The United States of America has a National Security problem, in which the Department of Defense (DOD) has a unique interest—energy security. Energy is the life-blood of the US economy and dependence on imported energy is a looming national crisis.
Cheap and abundant energy has been the historical norm for American consumers and war fighters, and to most Americans energy is taken for granted. Electricity is as much a part of daily life as breathing air and drinking water. Electricity powers our lights, alarm clocks, coffee pots, toasters, heating, ventilation and air conditioning, MP3 players, computers, televisions, traffic lights, subway systems, air traffic control networks, industry, and almost every other facet of daily life in the 21st century, and it’s been that way for almost 100 years. The US National Academy of Engineering ranks “Electrification” as the #1 Engineering Achievement of the 20th Century.
Much of American society is centered on individual mobility, extensive road networks, and large parking lots. The United States has more cars than registered drivers, and with a few notable exceptions, fuel has remained affordable and plentiful. Fuel costs moved from the subconscious to the conscious after recent increases in the price of oil caused gasoline prices to rise to $3 per gallon, but for the most part, increased fuel prices have done nothing to reduce consumption.

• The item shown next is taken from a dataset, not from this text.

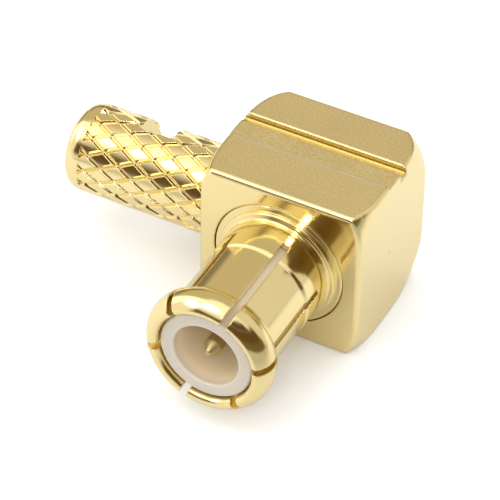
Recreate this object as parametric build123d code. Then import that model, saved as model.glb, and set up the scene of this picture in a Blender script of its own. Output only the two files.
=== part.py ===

The United States imports 26% of its total energy supply and 56% of the oil it consumes. The Department of Defense is the single largest consumer of energy in the United States. The United States has built the mightiest military in world history, but has done so with little regard to the huge burden that comes with an insatiable appetite for energy.
DOD energy issues cannot be viewed in isolation. They are a subset of the larger national problem. Reducing dependence on imported energy is a critical national issue that must be addressed without delay.